» WHAT THE EXERCISE ASKS: Print each line exactly as it is given.

» DATA EXTRACT:
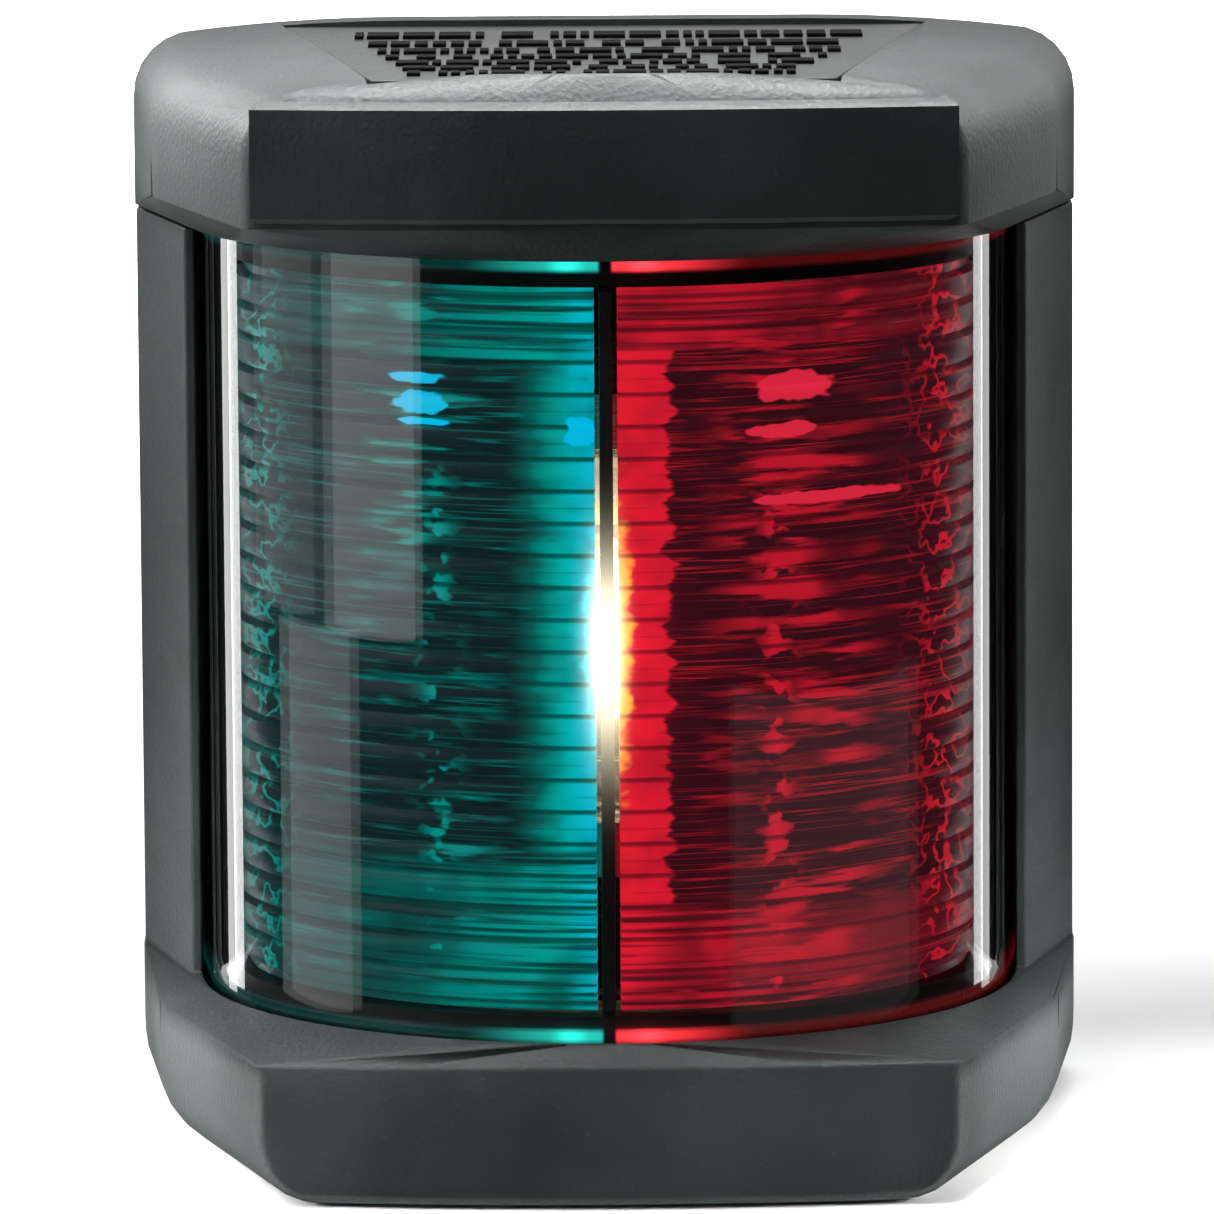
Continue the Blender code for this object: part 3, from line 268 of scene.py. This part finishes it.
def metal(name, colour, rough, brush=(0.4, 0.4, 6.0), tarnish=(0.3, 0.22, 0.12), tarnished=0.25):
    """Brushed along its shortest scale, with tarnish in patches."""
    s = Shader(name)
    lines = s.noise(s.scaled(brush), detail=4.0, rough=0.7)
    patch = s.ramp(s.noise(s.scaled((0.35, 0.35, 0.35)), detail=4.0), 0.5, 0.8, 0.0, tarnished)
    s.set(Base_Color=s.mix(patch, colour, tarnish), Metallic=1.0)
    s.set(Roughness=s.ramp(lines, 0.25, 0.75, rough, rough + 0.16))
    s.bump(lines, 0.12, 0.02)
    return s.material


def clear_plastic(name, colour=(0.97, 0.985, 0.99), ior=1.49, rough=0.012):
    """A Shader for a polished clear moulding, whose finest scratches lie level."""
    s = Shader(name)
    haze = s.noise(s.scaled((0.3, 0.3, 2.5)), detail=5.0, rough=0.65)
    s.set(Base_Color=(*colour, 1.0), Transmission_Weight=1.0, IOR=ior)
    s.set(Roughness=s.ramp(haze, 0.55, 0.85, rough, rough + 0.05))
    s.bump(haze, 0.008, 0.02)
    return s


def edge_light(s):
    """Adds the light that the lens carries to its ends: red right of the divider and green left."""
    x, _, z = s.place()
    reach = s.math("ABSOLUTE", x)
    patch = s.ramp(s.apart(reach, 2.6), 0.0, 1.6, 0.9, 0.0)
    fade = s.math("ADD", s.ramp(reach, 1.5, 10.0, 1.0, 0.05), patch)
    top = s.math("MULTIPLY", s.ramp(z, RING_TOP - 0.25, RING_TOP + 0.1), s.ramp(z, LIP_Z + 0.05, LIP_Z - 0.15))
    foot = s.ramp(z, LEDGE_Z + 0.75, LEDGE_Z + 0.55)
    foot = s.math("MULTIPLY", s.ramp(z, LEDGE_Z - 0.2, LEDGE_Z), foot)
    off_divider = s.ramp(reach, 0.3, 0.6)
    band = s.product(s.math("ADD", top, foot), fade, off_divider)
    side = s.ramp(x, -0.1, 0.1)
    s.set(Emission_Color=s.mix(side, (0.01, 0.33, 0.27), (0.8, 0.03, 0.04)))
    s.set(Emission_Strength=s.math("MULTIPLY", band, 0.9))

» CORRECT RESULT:
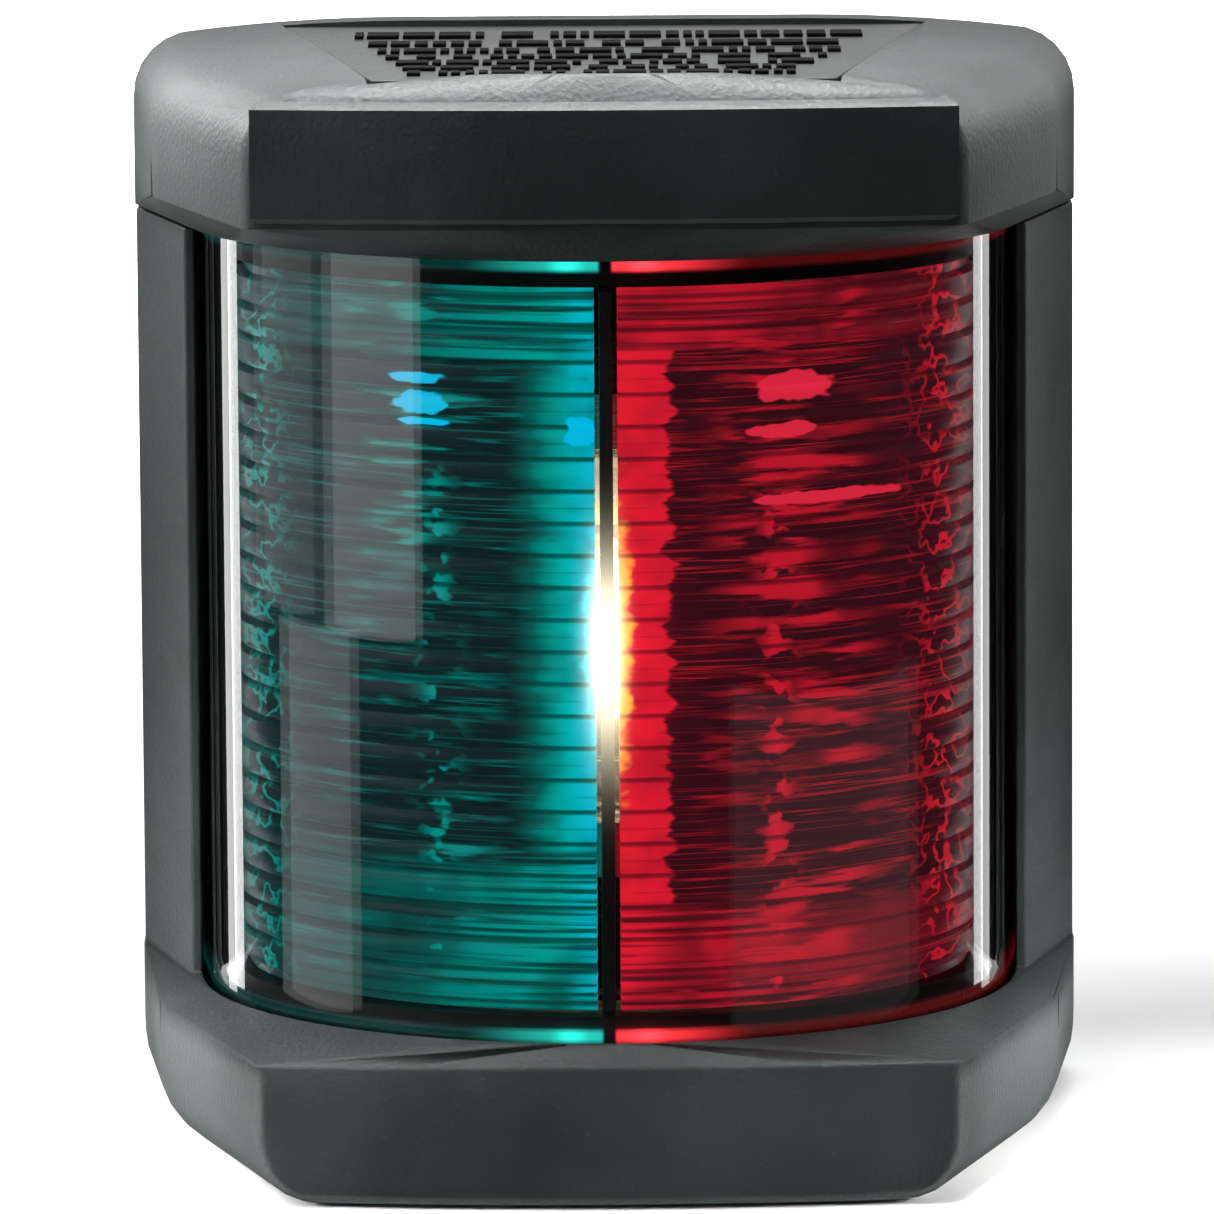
Continue the Blender code for this object: part 3, from line 268 of scene.py. This part finishes it.
def metal(name, colour, rough, brush=(0.4, 0.4, 6.0), tarnish=(0.3, 0.22, 0.12), tarnished=0.25):
    """Brushed along its shortest scale, with tarnish in patches."""
    s = Shader(name)
    lines = s.noise(s.scaled(brush), detail=4.0, rough=0.7)
    patch = s.ramp(s.noise(s.scaled((0.35, 0.35, 0.35)), detail=4.0), 0.5, 0.8, 0.0, tarnished)
    s.set(Base_Color=s.mix(patch, colour, tarnish), Metallic=1.0)
    s.set(Roughness=s.ramp(lines, 0.25, 0.75, rough, rough + 0.16))
    s.bump(lines, 0.12, 0.02)
    return s.material


def clear_plastic(name, colour=(0.97, 0.985, 0.99), ior=1.49, rough=0.012):
    """A Shader for a polished clear moulding, whose finest scratches lie level."""
    s = Shader(name)
    haze = s.noise(s.scaled((0.3, 0.3, 2.5)), detail=5.0, rough=0.65)
    s.set(Base_Color=(*colour, 1.0), Transmission_Weight=1.0, IOR=ior)
    s.set(Roughness=s.ramp(haze, 0.55, 0.85, rough, rough + 0.05))
    s.bump(haze, 0.008, 0.02)
    return s


def edge_light(s):
    """Adds the light that the lens carries to its ends: red right of the divider and green left."""
    x, _, z = s.place()
    reach = s.math("ABSOLUTE", x)
    patch = s.ramp(s.apart(reach, 2.6), 0.0, 1.6, 0.9, 0.0)
    fade = s.math("ADD", s.ramp(reach, 1.5, 10.0, 1.0, 0.05), patch)
    top = s.math("MULTIPLY", s.ramp(z, RING_TOP - 0.25, RING_TOP + 0.1), s.ramp(z, LIP_Z + 0.05, LIP_Z - 0.15))
    foot = s.ramp(z, LEDGE_Z + 0.75, LEDGE_Z + 0.55)
    foot = s.math("MULTIPLY", s.ramp(z, LEDGE_Z - 0.2, LEDGE_Z), foot)
    off_divider = s.ramp(reach, 0.3, 0.6)
    band = s.product(s.math("ADD", top, foot), fade, off_divider)
    side = s.ramp(x, -0.1, 0.1)
    s.set(Emission_Color=s.mix(side, (0.01, 0.33, 0.27), (0.8, 0.03, 0.04)))
    s.set(Emission_Strength=s.math("MULTIPLY", band, 0.9))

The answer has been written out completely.